The War Dept. features libretto, music and lyrics written by Jim Bauer, winner of the 2014 O’Neill Music Theater Conference Georgia Bogardus Holof Award. The libretto, art and video direction of The War Dept. were written by Ruth Bauer.

The director of the O’Neill readings of The War Dept. is Obie Award winner Melia Bensussen.



Playbill.com speaks with Bensussen about The War Dept. workshops and working with the writers of the musical. 

What grabbed you about this musical The War Dept.?
Melia Bensussen: I love the complexity to address complicated issues with humor and insight. And I love the music.

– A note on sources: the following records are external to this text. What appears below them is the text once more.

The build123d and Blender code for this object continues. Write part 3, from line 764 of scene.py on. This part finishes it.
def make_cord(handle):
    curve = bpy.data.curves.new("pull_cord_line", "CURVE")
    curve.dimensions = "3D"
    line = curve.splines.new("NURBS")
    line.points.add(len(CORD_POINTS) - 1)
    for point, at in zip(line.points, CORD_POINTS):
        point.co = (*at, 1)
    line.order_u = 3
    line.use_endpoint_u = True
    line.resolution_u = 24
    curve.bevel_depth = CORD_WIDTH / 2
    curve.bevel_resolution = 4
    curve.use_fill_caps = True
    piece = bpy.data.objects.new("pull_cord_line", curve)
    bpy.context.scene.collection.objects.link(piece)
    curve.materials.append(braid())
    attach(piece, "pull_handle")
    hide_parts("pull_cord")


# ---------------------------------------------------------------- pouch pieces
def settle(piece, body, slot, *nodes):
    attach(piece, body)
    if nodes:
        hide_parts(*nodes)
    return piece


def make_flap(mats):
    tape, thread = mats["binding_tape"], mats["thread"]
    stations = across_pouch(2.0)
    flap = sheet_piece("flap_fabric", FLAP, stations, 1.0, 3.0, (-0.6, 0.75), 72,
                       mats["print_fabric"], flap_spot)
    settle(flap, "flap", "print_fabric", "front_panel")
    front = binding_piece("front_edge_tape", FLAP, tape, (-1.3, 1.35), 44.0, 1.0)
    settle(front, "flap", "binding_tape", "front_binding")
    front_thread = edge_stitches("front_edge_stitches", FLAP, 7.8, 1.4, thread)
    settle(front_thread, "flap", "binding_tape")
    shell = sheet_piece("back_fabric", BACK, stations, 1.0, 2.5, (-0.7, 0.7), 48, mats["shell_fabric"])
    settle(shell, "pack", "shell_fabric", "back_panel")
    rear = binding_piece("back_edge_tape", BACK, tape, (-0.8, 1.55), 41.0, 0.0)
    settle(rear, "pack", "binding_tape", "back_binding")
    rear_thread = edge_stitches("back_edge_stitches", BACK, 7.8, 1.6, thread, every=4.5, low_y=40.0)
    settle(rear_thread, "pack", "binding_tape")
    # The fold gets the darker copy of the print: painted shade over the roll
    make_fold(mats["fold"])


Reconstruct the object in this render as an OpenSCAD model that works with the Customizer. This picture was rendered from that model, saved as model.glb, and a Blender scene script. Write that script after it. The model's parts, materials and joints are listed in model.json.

Have you worked with Jim and Ruth Bauer before?
MB: Jim, Ruth and I have been working together for a year on this musical. But this is our first time of working together.

How did you set the musical into the right rhythm and proper pace? MB: It is like directing plays. You feel the rhythm from the language and we have a very talented cast that also knows how to pick up a rhythm from a page. As a director, to give the actors a sense of urgency and action is helpful. What is great about working with the writers and music director in the room is that we can all work together.

What did you do to make sure the actors get the proper interpretation of their roles? 
MB:
I am a big believer of including everybody intellectually in the process. If actors understand your thinking, they can join you in the work.

What impact does the lighting create for the show? What kind of mood?
MB: I think part of the pleasure of this piece is a lot of different moods. It lives in a place of surrealities and absurdism, but it has very genuine emotional underpinnings.

What is the subject and theme of this musical? 
MB: I think one of the subjects is the difficulty of dealing with the chaos and sufferings of war.

What do you think O'Neill Conference is going to do for this piece? MB: Being here at the conference is such a gift because we have talented collaborators who will help us define what works and what wasn’t. We are also getting feedback from audiences.